Give again the entries below exactly, beginning at the first line and ending at the line with "degrees about +Z.".

■ The data ■

- - - -

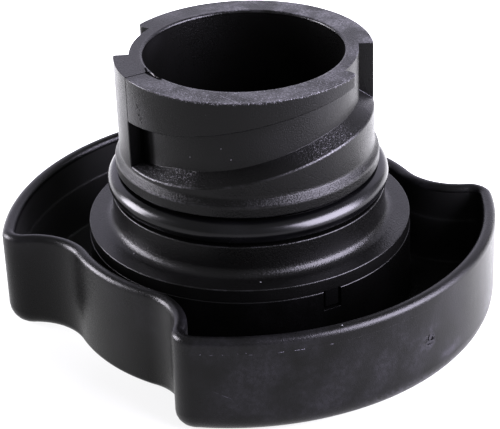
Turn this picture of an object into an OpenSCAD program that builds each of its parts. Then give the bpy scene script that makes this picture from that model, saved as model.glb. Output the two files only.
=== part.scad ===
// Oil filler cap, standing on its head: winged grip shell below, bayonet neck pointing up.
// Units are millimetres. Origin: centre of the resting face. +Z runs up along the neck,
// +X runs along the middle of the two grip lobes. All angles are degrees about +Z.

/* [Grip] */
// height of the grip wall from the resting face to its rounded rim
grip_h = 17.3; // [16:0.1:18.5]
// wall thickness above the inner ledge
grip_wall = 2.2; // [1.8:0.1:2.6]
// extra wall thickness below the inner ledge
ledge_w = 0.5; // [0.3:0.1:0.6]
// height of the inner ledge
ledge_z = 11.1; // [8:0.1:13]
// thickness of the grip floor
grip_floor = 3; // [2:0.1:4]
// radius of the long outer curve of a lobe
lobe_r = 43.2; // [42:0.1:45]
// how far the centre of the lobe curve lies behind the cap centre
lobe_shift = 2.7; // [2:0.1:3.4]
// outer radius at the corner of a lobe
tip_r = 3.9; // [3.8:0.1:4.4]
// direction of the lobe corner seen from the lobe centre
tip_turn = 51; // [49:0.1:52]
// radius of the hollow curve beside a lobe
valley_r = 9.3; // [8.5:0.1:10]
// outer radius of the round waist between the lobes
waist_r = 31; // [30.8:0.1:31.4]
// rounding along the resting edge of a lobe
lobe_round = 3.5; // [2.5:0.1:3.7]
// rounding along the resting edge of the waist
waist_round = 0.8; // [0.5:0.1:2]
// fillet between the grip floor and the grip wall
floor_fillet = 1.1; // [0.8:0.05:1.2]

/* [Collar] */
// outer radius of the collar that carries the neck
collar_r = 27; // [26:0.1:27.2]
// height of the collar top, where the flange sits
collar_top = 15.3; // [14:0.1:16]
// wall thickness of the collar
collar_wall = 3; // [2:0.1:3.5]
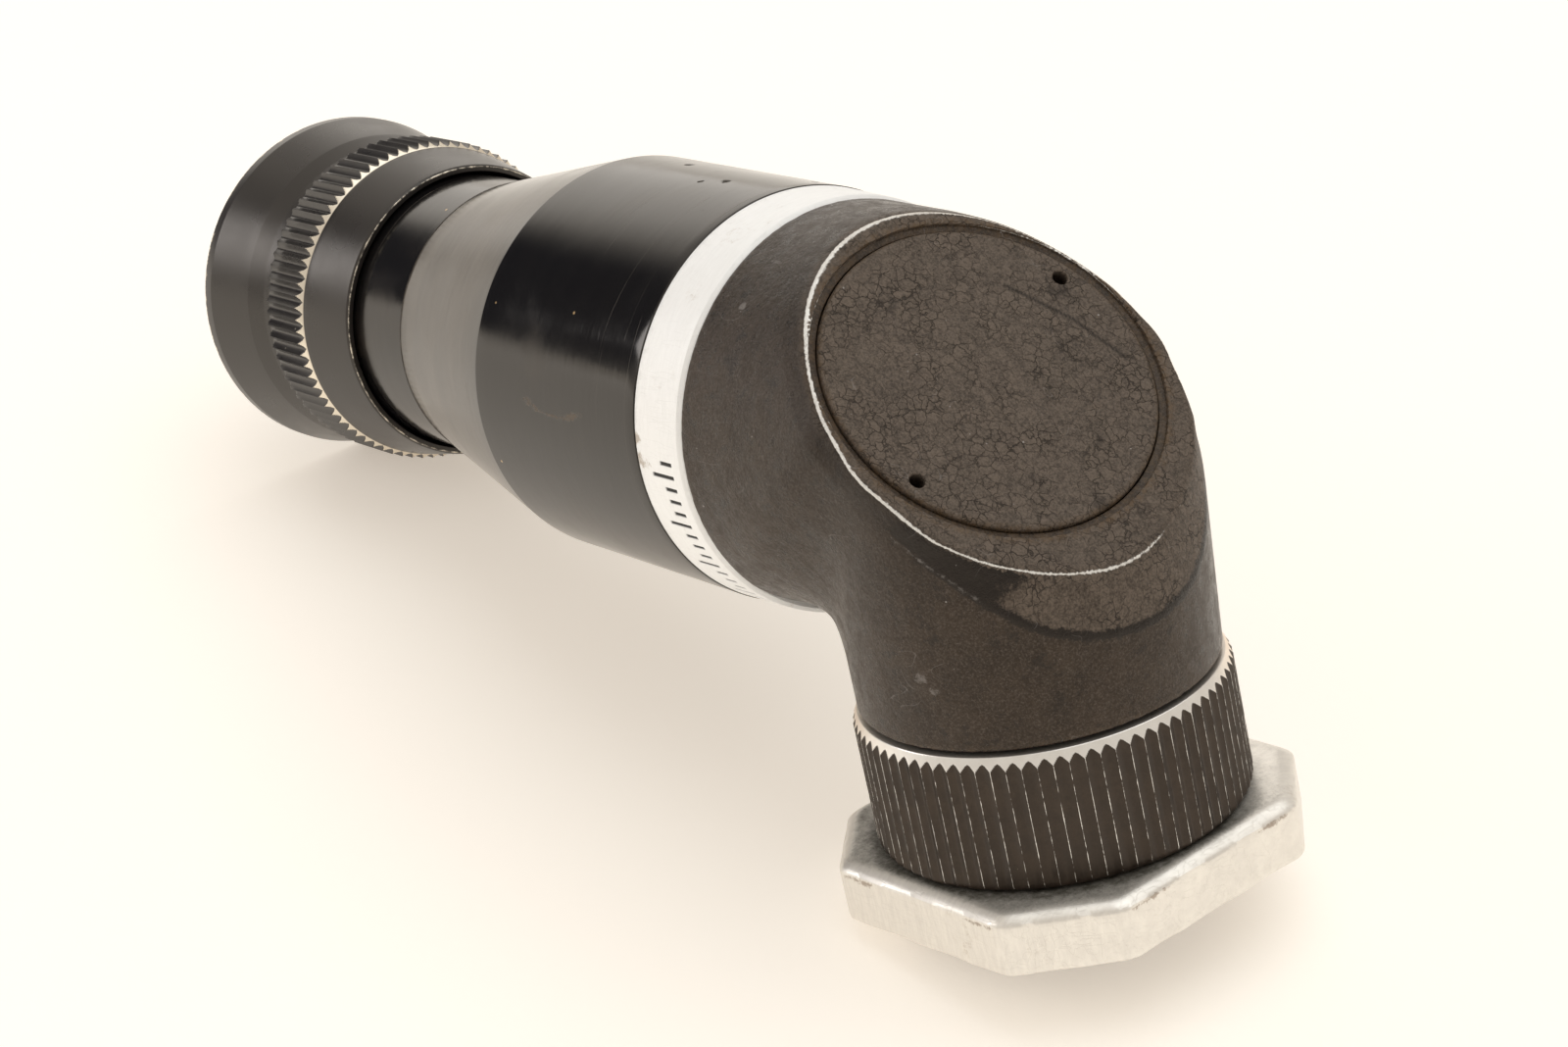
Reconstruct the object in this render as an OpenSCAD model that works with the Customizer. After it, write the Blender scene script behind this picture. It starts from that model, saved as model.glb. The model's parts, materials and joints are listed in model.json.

- - - -

■ Task response ■
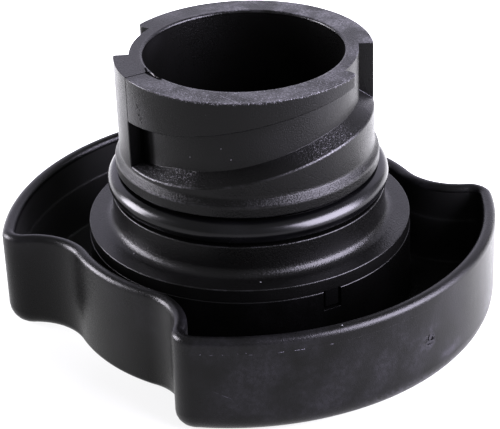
Turn this picture of an object into an OpenSCAD program that builds each of its parts. Then give the bpy scene script that makes this picture from that model, saved as model.glb. Output the two files only.
=== part.scad ===
// Oil filler cap, standing on its head: winged grip shell below, bayonet neck pointing up.
// Units are millimetres. Origin: centre of the resting face. +Z runs up along the neck,
// +X runs along the middle of the two grip lobes. All angles are degrees about +Z.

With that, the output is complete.